A história ainda não tinha o capítulo feliz que João Coelho procurava. A alegria que sentiu no final do jogo em 2022 acabou manchada pela tristeza da despromoção, consumada poucas semanas depois. No play-off, o Chaves foi superior e o resultado agregado de 2-1 ditou a despromoção do Moreirense ao segundo escalão do futebol nacional. Um caminho que trilhou até agora. Ontem, no regresso da equipa ao Estádio Comendador Joaquim de Almeida Freitas, o Moreirense comemorou o troféu de campeão e o regresso ao primeiro escalão. E João Coelho voltou a ser feliz.
Um ano depois, não foi preciso levar um rádio
Encontramos João Coelho à porta da sede do Moreirense FC precisamente um ano depois do dia em que emocionou o país. Estamos a 14 de maio de 2023. Procuramos uma sombra e pergunto-lhe se hoje também tinha trazido o rádio. “Hoje não foi preciso”, respondeu-nos com um sorriso. E apressou-se a dizer que não só não trouxe o rádio como também não chorou “como da outra vez”. Explica-nos que aquelas imagens precederam um momento de alegria, com a conquista do acesso ao play-off, mas depois seguiu-se outro de muita tristeza. Desta vez, pelo contrário, não há nenhuma nuvem escura a pairar em Moreira de Cónegos: “hoje não tenho palavras para dizer aquilo que sinto, é uma alegria imensa, não podia esperar mais desta equipa e o nosso objetivo está cumprido”.

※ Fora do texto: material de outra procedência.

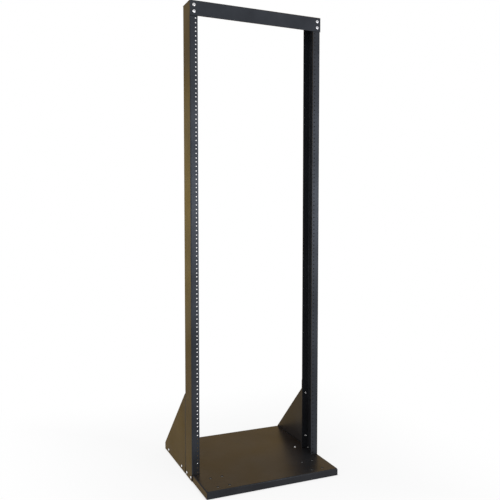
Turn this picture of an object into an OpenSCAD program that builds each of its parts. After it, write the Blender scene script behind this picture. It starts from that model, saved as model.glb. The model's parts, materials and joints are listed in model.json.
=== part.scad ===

A imagem de João Coelho ficou na memória coletiva dos cónegos. Por isso é que ainda hoje, quando chegou ao estádio, recebeu o carinho de desconhecidos que viveram as mesmas frustrações – e agora as mesmas alegrias – que ele. “Ainda hoje fui abraçado por muita gente, uns miúdos viram-me e vieram ter comigo, a dizer que finalmente nos conhecemos”. O ambiente era de festa e propício a abraços e emoções. Disse-nos que não chorou, mas vemos que tem dificuldade em segurar as lágrimas quando fala do Moreirense. Para acalmar as emoções, faz uma pausa: “quem vive estas coisas assim apaixonadamente não tem palavras para as descrever”.
Mais um dia
Para quem acompanha o Moreirense “desde sempre”, este foi só “mais um dia de alegria, de euforia”. Houve muitos. Alguns no primeiro escalão, outros nos escalões inferiores. Os últimos dias, ainda na Segunda Divisão, foram de felicidade: “estivemos aqui toda a noite na festa depois de jogarmos com o Estrela da Amadora, eles chegaram por volta das duas da manhã e depois foi a noite toda”. A jovialidade com que nos conta os episódios que vive com o Moreirense é, acreditamos, a mesma com que descarta as reprimendas da esposa que, de vez em quando, lhe diz que é “maluco” e que já não tem “idade para estas coisas”. Para este cónego, a idade não significa nada à beira de uma paixão tão antiga e poucas coisas são capazes de o afastar do seu Moreirense. “Enquanto Deus me der vida e saúde vou apoiar o Moreirense”, remata. Depois de uma vida a acompanhar o seu Moreirense, hoje foi mais um dia entre tantos outros que passaram e mais um entre tantos outros que estão para vir.